Automating these interactions before you truly understand your customers doesn’t make you scalable. It makes you disconnected. You build a system that is efficient at ignoring the very people your business depends on.

Over-engineering the future is a growth killer

The same misguided mindset often infects product development. Teams get bogged down and slow their momentum, justifying it with concerns about future-proofing the technology.

You hear things like:

  • “This new feature won’t scale to millions of users.”
  • “We need to build the perfect, robust architecture first.”
  • “We can’t release this until it’s fully ‘enterprise-ready’.”

Meanwhile, the reality is that the company doesn’t even have 500 customers. The team is still trying to figure out who their ideal customer profile is. Core assumptions about the product’s value haven’t even been validated by a significant number of real users.

Scalability is not a feature. It is an optimization. And you can only optimize something after you know what works. Shipping slower in the name of a hypothetical future scale leads to fewer customer conversations, less real-world feedback, and more time building things nobody actually asked for. Ironically, the companies most worried about scaling are often the ones that struggle to grow at all.

The customer appreciation gap

When leaders focus on scale too early, customers feel it. They sense they are not the priority.

They feel like:

  • A ticket number instead of a person with a problem.
  • An edge case instead of a valued partner.
  • An interruption instead of the reason the business exists.

Early customers don’t expect a perfect, flawless product. They know they are taking a risk on you. What they expect in return is care. They want to feel heard, valued, and appreciated. If your customers don’t feel appreciated when you have 50 accounts, they won’t magically feel appreciated when you have 5,000. And if your customers don’t stay, expand, and advocate for you, scale will never become your problem.

Ask better questions, get better results

If you are in the early or even mid-stages of your company’s journey, try replacing “Is this scalable?” with more impactful questions.

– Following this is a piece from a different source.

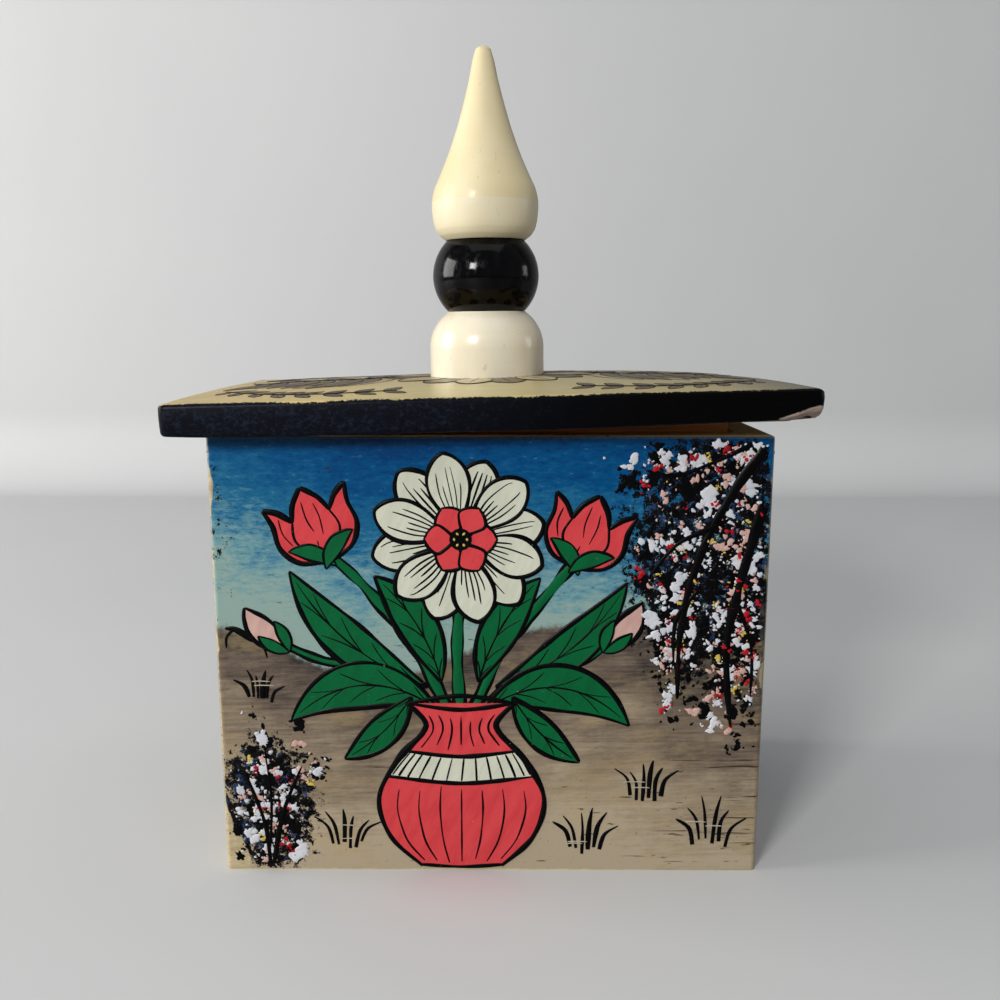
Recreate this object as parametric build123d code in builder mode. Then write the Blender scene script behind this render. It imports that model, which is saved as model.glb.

Focus on what truly drives growth:

  • Does this decision help us acquire more of the right customers?
  • Does this feature make our existing customers more successful?
  • Are we learning faster as a result of this action?
  • Are customers staying longer and telling others about us because of this?

Build things that solve real problems now. Focus on deepening relationships and generating momentum. Pursue initiatives that create clarity about what actually matters to your customers. Once growth becomes real and operational pressure is earned, then you can and should optimize, automate, and scale. But do not confuse preparing for success with the hard work of creating it.

Scale is a privilege, not a strategy

The companies that scale successfully did not start there. They started by caring deeply about a small number of customers. They did things manually that were later automated. They learned the hard, human way what their customers needed, and they earned the right to grow.

If scalability is not an immediate, pressing issue for your business, that is not a failure. It is a signal. It is telling you where to direct your attention. Slow down on the scale talk and speed up on customer obsession. If you do that well, scale will show up on its own. By then, you will actually be ready for it.

What about you? What are some areas where obsession with scale is impeding business success?